The Fair Labor Standards Act implies that the Department of Labor should enforce this provision vigorously, regardless of opinions about whether unpaid internships do more harm than good or vice versa.  An economic argument can certainly be made that unpaid internships—assuming the intern chooses such a position voluntarily—make both parties better off: they provide valuable opportunities to both the employer and the intern that would not otherwise exist, and thus such opportunities should be permitted.  The remedial nature of the FLSA, however, rejects this free-market approach.  An analogous situation is arguing against having a minimum wage.  There are meritorious economic arguments in favor of abolishing the minimum wage, but such arguments cannot free employers from paying it.   By passing the FLSA, Congress implicitly decided that the protection employees receive from a minimum wage outweighs the downside of discouraging employers from hiring when employers cannot pay at or above this price floor.  Requiring employers to pay most private-sector interns serves the same goals: protecting against exploitation that exists when there is an imbalance of bargaining power between employers and employees is presumed to be more important than the opportunities that are lost as a result of this mandate to pay.  Nothing in the Fair Labor Standards Act lets employers treat “interns” any differently than “employees,” unless the internship is truly “training” that meets all six criteria described above.

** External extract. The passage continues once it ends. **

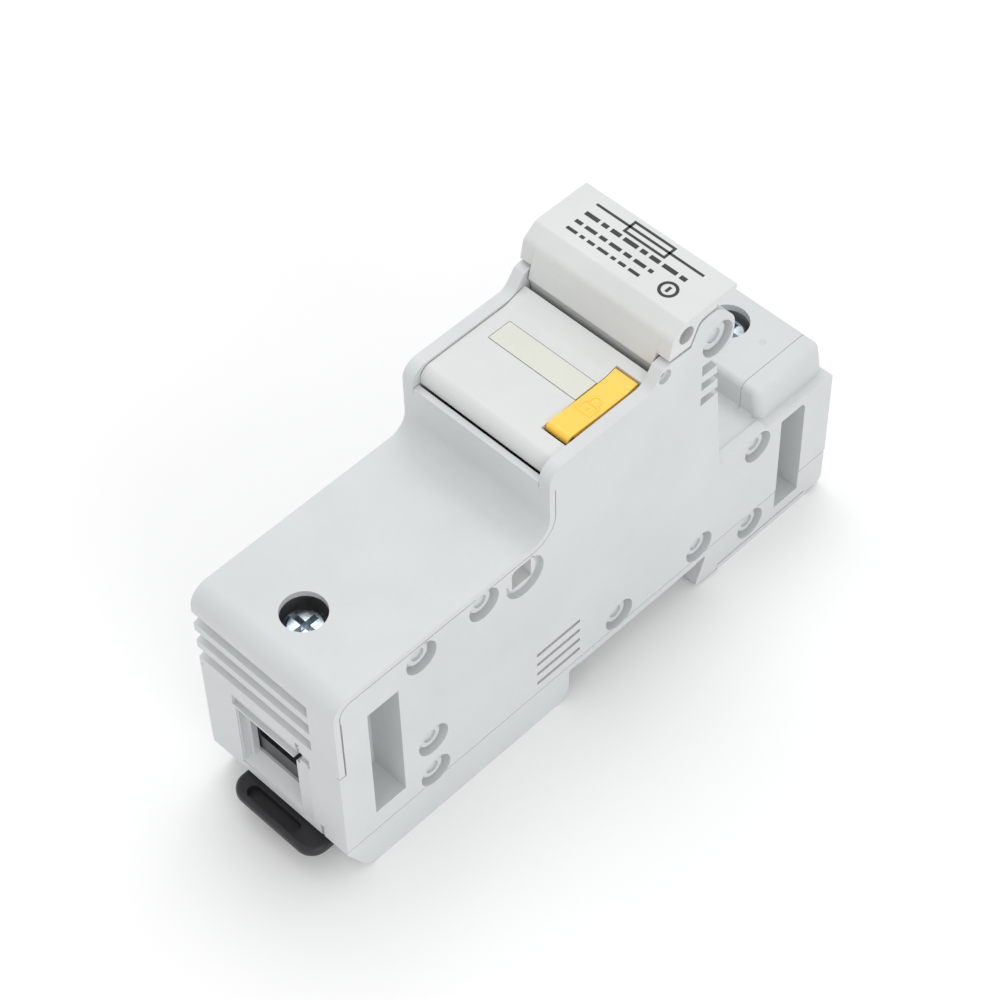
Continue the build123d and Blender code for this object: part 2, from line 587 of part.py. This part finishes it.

Enforcing the statute vigorously (again, only in regards to the “for-profit” private sector) would not have any catastrophic affects; the argument that many opportunities would disappear because employers cannot presently afford to pay their interns seems unconvincing.  If an intern’s work is worth less to the employer than the minimum wage, then the intern is probably not missing out on very much of an opportunity.  Enforcement of the statute would compel most employers to pay their interns at least minimum wage as compensation for the enormous amount of value that hundreds of thousands of unpaid interns are creating each year.